Jolie’s scenes with Dr. Hensen (Vincent Lindon, who played a medic in Winocour’s first feature, Augustine) are among the film’s best. His manner as he talks her through her breast cancer diagnosis and the urgent need to operate is kind but firm, briskly disabusing her of the idea that she can return to the States, make her movie and have the surgery in a year or so.

Maxine is left in a daze, which is understandable even if it doesn’t give Jolie much to work with. At times, the glazed sadness in her eyes makes it look like she just stepped off the set of Maria and is still in character. Winocour does better with some of the specifics, like the red adhesive biopsy strips placed around Maxine’s breasts, mirroring the patterning tape on mannequins in the workshop. There’s also a lovely waiting room exchange with a nervous older cancer patient (screen veteran Aurore Clément), full of fears and reassurances.
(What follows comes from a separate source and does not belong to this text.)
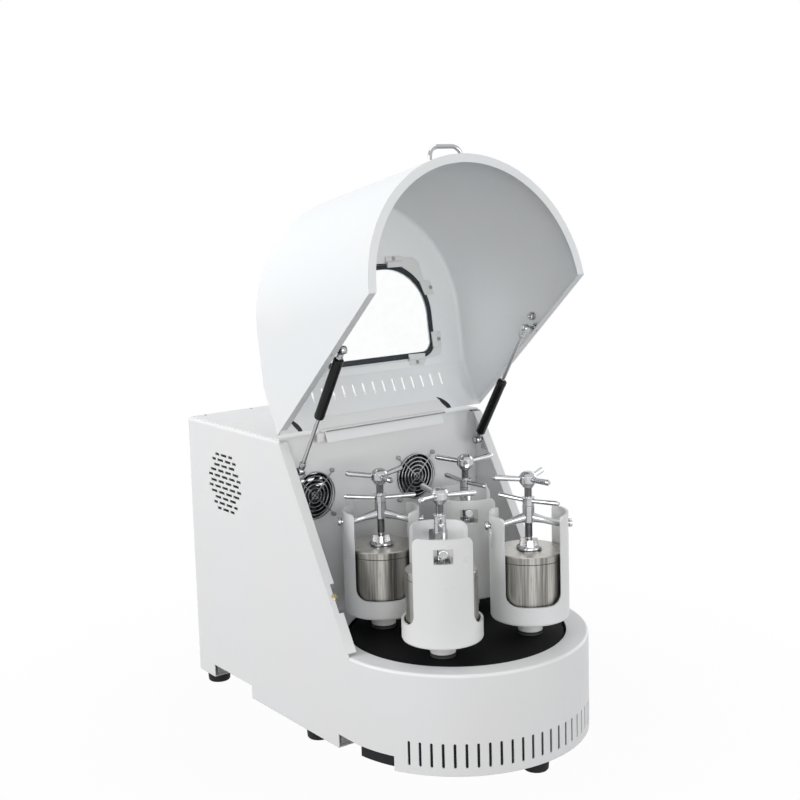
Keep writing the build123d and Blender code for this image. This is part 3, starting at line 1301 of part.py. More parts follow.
def strut_eye(side, height, direction):
    """Ball socket open towards the side panel, with a shank along the strut."""
    eye = Pos(0, 0, height) * Rot(0, 90, 0) * Cylinder(STRUT_EYE_RADIUS, 2 * STRUT_EYE_HALF_WIDTH)
    tip = height + direction * STRUT_END_LENGTH
    low, high = sorted((height + direction * 3.0, tip))
    eye = eye + rod(5.0, low, high)
    cavity = ball_stud(BALL_RADIUS + BALL_FIT, BALL_RADIUS - BALL_GRIP, 2 * STRUT_EYE_HALF_WIDTH)
    return eye - Pos(0, 0, height) * Rot(0, side * 90, 0) * cavity


def make_strut_rod(side, from_base):
    """Polished rod with the ball socket at its outer end."""
    inside = STRUT_LENGTH - STRUT_END_LENGTH
    if from_base:
        stem = rod(STRUT_ROD_RADIUS, STRUT_END_LENGTH - 2, inside - STRUT_CYLINDER_LENGTH + 12.0)
        eye = strut_eye(side, 0.0, 1)
    else:
        low = STRUT_END_LENGTH + STRUT_CYLINDER_LENGTH - 12.0
        stem = rod(STRUT_ROD_RADIUS, low, STRUT_LENGTH - STRUT_END_LENGTH + 2)
        eye = strut_eye(side, STRUT_LENGTH, -1)
    return strut_place(side) * (eye + stem)


def make_strut_cylinder(side, at_lid):
    """Pressure tube, bored for the rod, with the ball socket at its closed end."""
    if at_lid:
        high = STRUT_LENGTH - STRUT_END_LENGTH
        low = high - STRUT_CYLINDER_LENGTH
        bore = rod(STRUT_BORE_RADIUS, low - 1, high - 4.0)
        eye = strut_eye(side, STRUT_LENGTH, -1)
    else:
        low = STRUT_END_LENGTH
        high = low + STRUT_CYLINDER_LENGTH
        bore = rod(STRUT_BORE_RADIUS, low + 4.0, high + 1)
        eye = strut_eye(side, 0.0, 1)
    tube = rod(STRUT_CYLINDER_RADIUS, low, high)
    tube = chamfer(tube.edges().filter_by(GeomType.CIRCLE), 1.2)
    return strut_place(side) * (eye + tube - bore)


def ball_stud(ball_radius, neck_radius, length):
    """Ball at the origin with its neck along +Z."""
    neck_z = math.sqrt(ball_radius**2 - neck_radius**2)
    outline = Curve() + [
        ThreePointArc((0, 0, -ball_radius), (ball_radius, 0, 0), (neck_radius, 0, neck_z)),
        Line((neck_radius, 0, neck_z), (neck_radius, 0, length)),
        Line((neck_radius, 0, length), (0, 0, length)),
        Line((0, 0, length), (0, 0, -ball_radius)),
    ]
    return revolve(make_face(outline), Axis.Z)


def make_strut_brackets():
    """Ball studs on the side panels for the struts' lower ends."""
    studs = []
    for side in (-1, 1):
        stud = ball_stud(BALL_RADIUS, STUD_RADIUS, INNER - 1.0 - STRUT_SIDE)
        stud = Pos(side * STRUT_SIDE, STRUT_BASE_Y, STRUT_BASE_HEIGHT) * Rot(0, side * 90, 0) * stud
        x0, x1 = sorted((side * (INNER - 3.0), side * INNER))
        foot = block(
            x0, x1, STRUT_BASE_Y - 3, STRUT_BASE_Y + 18, STRUT_BASE_HEIGHT - 24, STRUT_BASE_HEIGHT + 3
        )
        studs.append(stud + foot)
    return studs


def make_lid_studs():
    """Studs on the hood's sides for the struts' upper ends; the joint there is left open."""
    studs = []
    for side in (-1, 1):
        x0, x1 = sorted((side * (STRUT_SIDE + STRUT_EYE_HALF_WIDTH + 0.4), side * INNER))
        neck = cross_rod(3.0, x0, x1, STRUT_LID_Y, STRUT_LID_HEIGHT)
        x0, x1 = sorted((side * (INNER - 3.0), side * INNER))
        plate = cross_rod(5.2, x0, x1, STRUT_LID_Y, STRUT_LID_HEIGHT)
        studs.append(neck + plate)
    return studs


# ---- controls ------------------------------------------------------------------------------
BUTTON_PLACES = ((34.0, 16.0), (34.0, -16.0))


def make_control_panel():
    """Flat control panel let into the drum, with a recessed display and two button holes."""
    depth = PANEL_DEPTH
    place = panel_frame(PANEL_FACE_RADIUS)
    panel = place * Pos(0, depth / 2, 0) * Box(PANEL_WIDTH, depth, PANEL_HEIGHT)
    hollow = Box(PANEL_WIDTH - 8.0, depth, PANEL_HEIGHT - 8.0)
    panel = panel - place * Pos(0, depth / 2 + 6.0, 0) * hollow
    screen = Box(DISPLAY_WIDTH, 2.0, DISPLAY_HEIGHT)
    panel = panel - place * Pos(-16.0, 0, 10.0) * screen
    for x, z in BUTTON_PLACES:
        hole = Rot(90, 0, 0) * Cylinder(BUTTON_RADIUS + BUTTON_GAP, 2 * depth)
        panel = panel - place * Pos(x, 0, z) * hole
    return panel


def make_button(index):
    """Push button with a collar behind the panel."""
    x, z = BUTTON_PLACES[index]
    place = panel_frame(PANEL_FACE_RADIUS) * Pos(x, 0, z)
    cap = Pos(0, 4.0 - BUTTON_PROUD / 2, 0) * Rot(90, 0, 0)
    cap = cap * Cylinder(BUTTON_RADIUS, 8.0 + BUTTON_PROUD)
    flange = Pos(0, 7.0 + RUNNING_GAP / 2, 0) * Rot(90, 0, 0)
    flange = flange * Cylinder(BUTTON_RADIUS + 1.5, 2.0 - RUNNING_GAP)
    return place * (cap + flange)


def make_mains_inlet():
    """Appliance inlet in the rear panel."""
    depth = 26.0
    place = Pos(INLET_OFFSET, REAR_Y - depth / 2, INLET_CENTRE_HEIGHT)
    body = place * Box(INLET_WIDTH, depth, INLET_HEIGHT)
    cup = Box(INLET_WIDTH - 12.0, 16.0, INLET_HEIGHT - 7.0)
    return body - Pos(INLET_OFFSET, REAR_Y - 7.0, INLET_CENTRE_HEIGHT) * cup


def make_switch_frame():
    """Frame of the mains switch in the rear panel, bored for the rocker's trunnions."""
    depth = 14.0
    place = Pos(SWITCH_OFFSET, REAR_Y - depth / 2, INLET_CENTRE_HEIGHT)
    frame = place * Box(SWITCH_WIDTH + 2 * SWITCH_CHEEK, depth, SWITCH_HEIGHT + 2 * SWITCH_CHEEK)
    frame = frame - place * Box(SWITCH_WIDTH, depth + 2, SWITCH_HEIGHT)
    reach = SWITCH_WIDTH / 2 + SWITCH_CHEEK + 1.0
    x0 = SWITCH_OFFSET - reach
    x1 = SWITCH_OFFSET + reach
    bore = cross_rod(TRUNNION_RADIUS + TRUNNION_FIT, x0, x1, SWITCH_PIVOT_Y, INLET_CENTRE_HEIGHT)
    return frame - bore


def make_power_switch():
    """Rocker that tilts about X between its frame's cheeks."""
    half = SWITCH_HEIGHT / 2 - 1.2
    points = [
        (SWITCH_PIVOT_Y - 4.0, INLET_CENTRE_HEIGHT - 5.0),
        (SWITCH_PIVOT_Y + 5.0, INLET_CENTRE_HEIGHT - half),
        (SWITCH_PIVOT_Y + 6.5, INLET_CENTRE_HEIGHT - half + 1),
        (SWITCH_PIVOT_Y + 4.5, INLET_CENTRE_HEIGHT),
        (SWITCH_PIVOT_Y + 6.5, INLET_CENTRE_HEIGHT + half - 1),
        (SWITCH_PIVOT_Y + 5.0, INLET_CENTRE_HEIGHT + half),
        (SWITCH_PIVOT_Y - 4.0, INLET_CENTRE_HEIGHT + 5.0),
    ]
    reach = SWITCH_WIDTH / 2 - RUNNING_GAP
    rocker = side_profile(points, SWITCH_OFFSET - reach, SWITCH_OFFSET + reach)
    reach = SWITCH_WIDTH / 2 + SWITCH_CHEEK - RUNNING_GAP
    x0 = SWITCH_OFFSET - reach
    x1 = SWITCH_OFFSET + reach
    rocker = rocker + cross_rod(TRUNNION_RADIUS, x0, x1, SWITCH_PIVOT_Y, INLET_CENTRE_HEIGHT)
    pivot = Axis((SWITCH_OFFSET, SWITCH_PIVOT_Y, INLET_CENTRE_HEIGHT), (1, 0, 0))
    return rocker.rotate(pivot, -SWITCH_TILT)


# ---- writing the pieces --------------------------------------------------------------------
def keep(name, *pieces):
    """Write one node from its solids."""
    solids = []
    for piece in pieces:
        if isinstance(piece, (list, tuple)):
            for inner in piece:
                solids += inner.solids()
        else:
            solids += piece.solids()
    export_step(Compound(solids), f"parts/{name}.step")


def write_cabinet():
    keep("body_shell", make_body_shell())
    keep("rear_cover", make_rear_cover())
    keep("deck_plate", make_deck_plate())
    keep("chamber_wall", make_chamber_wall())
    keep("rubber_feet", make_rubber_feet())
    keep("base_frame", make_base_frame())
    keep("bearing_housing", make_bearing_housing())
    keep("sun_pulley", make_sun_pulley())
    keep("drive_belt", make_drive_belt())
    keep("drive_motor", make_drive_motor())
    keep("motor_pulley", make_motor_pulley())
    keep("fan_frames", [make_fan_frame(x) for x in FAN_CENTRES])
    keep("fan_guards", [make_fan_guard(x) for x in FAN_CENTRES])
    for name, x in zip(("fan_rotor_left", "fan_rotor_right"), FAN_CENTRES):
        keep(name, make_fan_rotor(x))
    keep("control_panel", make_control_panel())
    keep("start_button", make_button(0))
    keep("stop_button", make_button(1))
    keep("mains_inlet", make_mains_inlet(), make_switch_frame())
    keep("power_switch", make_power_switch())


def write_turntable():
    keep("turntable", make_turntable())
    keep("main_shaft", make_main_shaft())
    keep("planet_bearings", make_planet_bearings())
    keep("planet_belts", make_planet_belts())


def write_planets():
    holder = make_jar_holder()
    jar = make_grinding_jar()
    beam = make_clamp_beam()
    for index in range(PLANET_COUNT):
        x, y = planet_place(index)
        place = upright_at(x, y, planet_azimuth(index) + HOLDER_SPIN_DEG)
        number = index + 1
        tier = UPPER_TIER_HEIGHT if index % 2 else LOWER_TIER_HEIGHT
        keep(f"jar_holder_{number}", place * holder)
        keep(f"planet_spindle_{number}", place * make_spindle(tier))
        keep(f"grinding_jar_{number}", [place * solid for solid in jar])
        keep(f"clamp_beam_{number}", place * beam)
        centre = Pos(x, y, 0)
        keep(f"clamp_screw_{number}", centre * make_clamp_screw(STAR_ANGLES[index]))
        keep(f"lock_nut_{number}", centre * make_lock_nut(NUT_ANGLES[index]))


def write_hood():
    keep("lid_shell", make_lid_shell())
    keep("lid_window", make_lid_window())
    keep("window_gasket", make_window_gasket())
    keep("lid_handle", make_lid_handle())
    keep("hinge_base_leaf", make_hinge_base_leaf())
    keep("hinge_lid_leaf", make_hinge_lid_leaf())
    keep("lid_studs", make_lid_studs())
    keep("strut_brackets", make_strut_brackets())
    keep("strut_rod_left", make_strut_rod(-1, True))
    keep("strut_cylinder_left", make_strut_cylinder(-1, True))
    keep("strut_cylinder_right", make_strut_cylinder(1, False))
    keep("strut_rod_right", make_strut_rod(1, False))


os.makedirs("parts", exist_ok=True)
write_cabinet()
write_turntable()
write_planets()
write_hood()
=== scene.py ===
import math

import bmesh
import bpy
from mathutils import Matrix, Vector


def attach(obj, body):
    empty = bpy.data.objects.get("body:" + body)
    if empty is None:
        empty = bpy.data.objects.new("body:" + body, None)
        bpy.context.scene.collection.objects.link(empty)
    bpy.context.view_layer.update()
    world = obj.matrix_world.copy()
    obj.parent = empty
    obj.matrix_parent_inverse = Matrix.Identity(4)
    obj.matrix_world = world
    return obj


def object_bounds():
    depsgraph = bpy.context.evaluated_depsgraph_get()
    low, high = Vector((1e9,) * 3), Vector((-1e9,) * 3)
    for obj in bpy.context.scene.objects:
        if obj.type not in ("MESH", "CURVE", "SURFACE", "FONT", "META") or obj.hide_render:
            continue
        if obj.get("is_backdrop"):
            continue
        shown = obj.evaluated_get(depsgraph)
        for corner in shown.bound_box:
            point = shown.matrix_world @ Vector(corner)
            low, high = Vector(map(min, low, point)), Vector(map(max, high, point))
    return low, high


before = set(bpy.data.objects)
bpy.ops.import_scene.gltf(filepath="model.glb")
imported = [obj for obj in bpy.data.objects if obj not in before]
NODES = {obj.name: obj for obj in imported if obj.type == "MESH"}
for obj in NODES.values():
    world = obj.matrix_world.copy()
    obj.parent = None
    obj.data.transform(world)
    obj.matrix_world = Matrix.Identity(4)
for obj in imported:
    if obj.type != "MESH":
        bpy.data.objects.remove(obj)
CAD_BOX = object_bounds()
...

Jolie’s transfixing screen presence alone makes Maxine hold our attention in a way that the other characters seldom do, with the exception of a scene in which, having been unable to tell her teenage daughter over the phone, she spills out a full account of her illness and treatment to Angèle, a complete stranger.

Intimate moments with her cinematographer (Louis Garrel) also add texture and warmth as she reaches for vitality at first through sex and then possibly a deeper connection. But saddling her with underbaked existential dialogue like “Do you think we’re responsible for what happens to us?” doesn’t exactly draw you into her state of mind.

The movie’s most striking scene, unsurprisingly, is the big show, staged in an outdoor woodland setting (very vintage McQueen) in which the models are caught in thunderous rain, their flowing gowns billowing in hurricane-force winds. Winocour has said she intends this elemental scene to be cathartic, transformative for her characters. But they never acquire enough substance to make the undeniably dramatic images meaningful or to alter the impression that Couture is flimsily structured, earnest and dull.